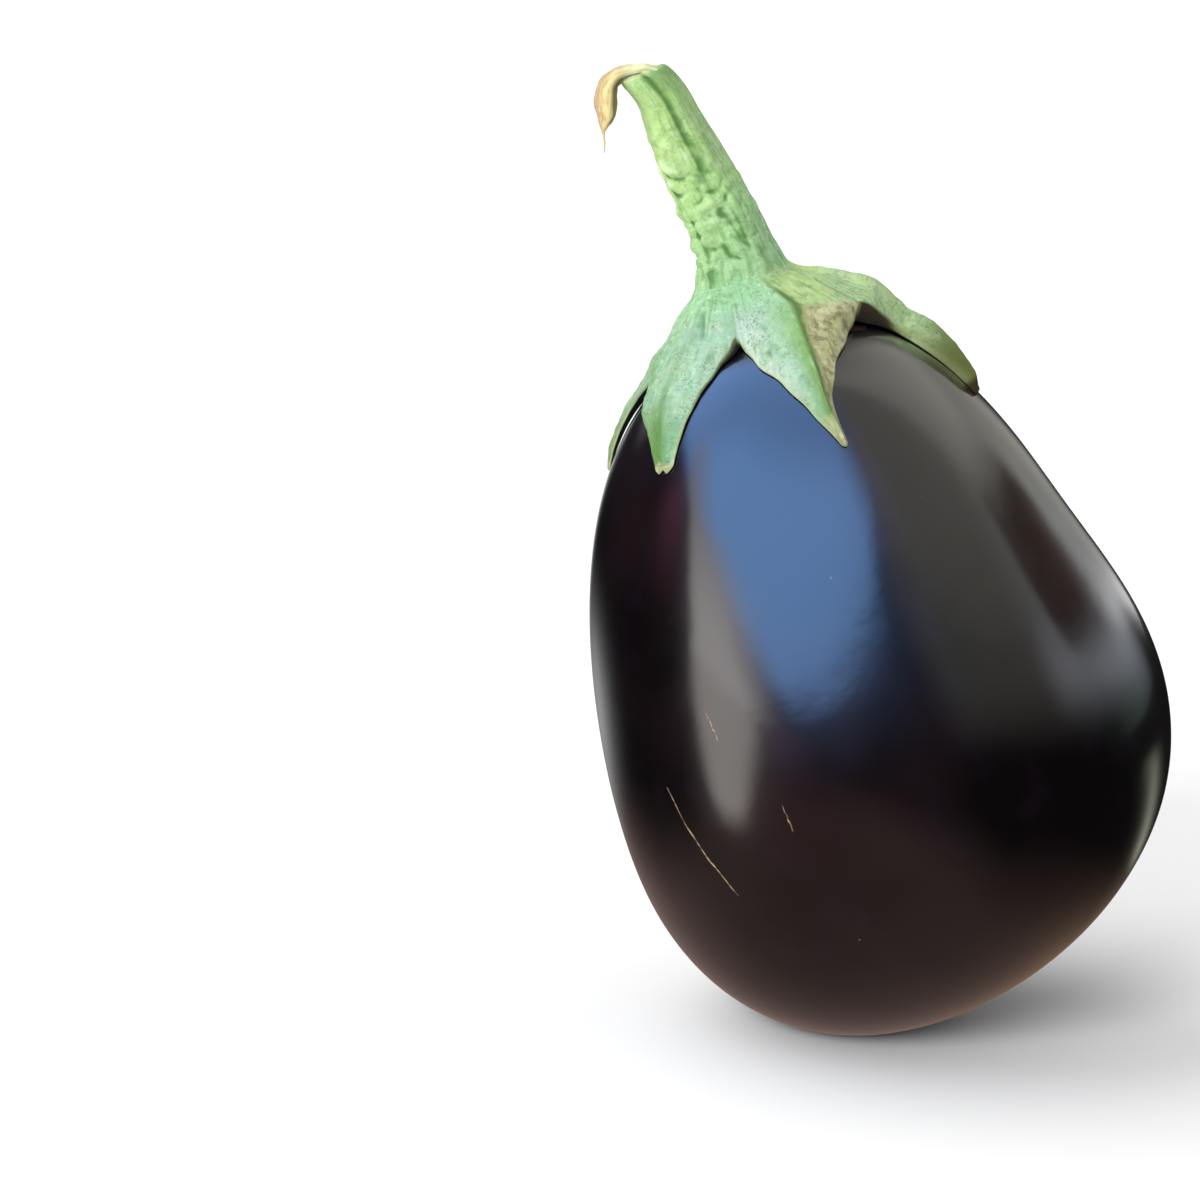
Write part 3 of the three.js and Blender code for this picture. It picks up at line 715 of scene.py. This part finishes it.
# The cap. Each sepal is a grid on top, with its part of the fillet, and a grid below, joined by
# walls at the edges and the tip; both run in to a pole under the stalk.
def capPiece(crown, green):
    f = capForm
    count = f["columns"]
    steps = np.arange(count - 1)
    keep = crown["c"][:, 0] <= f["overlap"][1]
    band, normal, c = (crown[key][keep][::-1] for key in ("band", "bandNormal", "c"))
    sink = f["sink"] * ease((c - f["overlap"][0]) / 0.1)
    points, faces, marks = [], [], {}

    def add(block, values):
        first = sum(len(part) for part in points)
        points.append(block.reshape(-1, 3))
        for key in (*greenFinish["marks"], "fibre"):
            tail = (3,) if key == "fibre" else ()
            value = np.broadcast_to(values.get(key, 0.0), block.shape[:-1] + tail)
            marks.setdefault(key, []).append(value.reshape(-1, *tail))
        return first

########

AIM:
Return all lines of the material above in which the word "part" occurs.

EXERCISE ANSWER:
Write part 3 of the three.js and Blender code for this picture. It picks up at line 715 of scene.py. This part finishes it.
# The cap. Each sepal is a grid on top, with its part of the fillet, and a grid below, joined by
        first = sum(len(part) for part in points)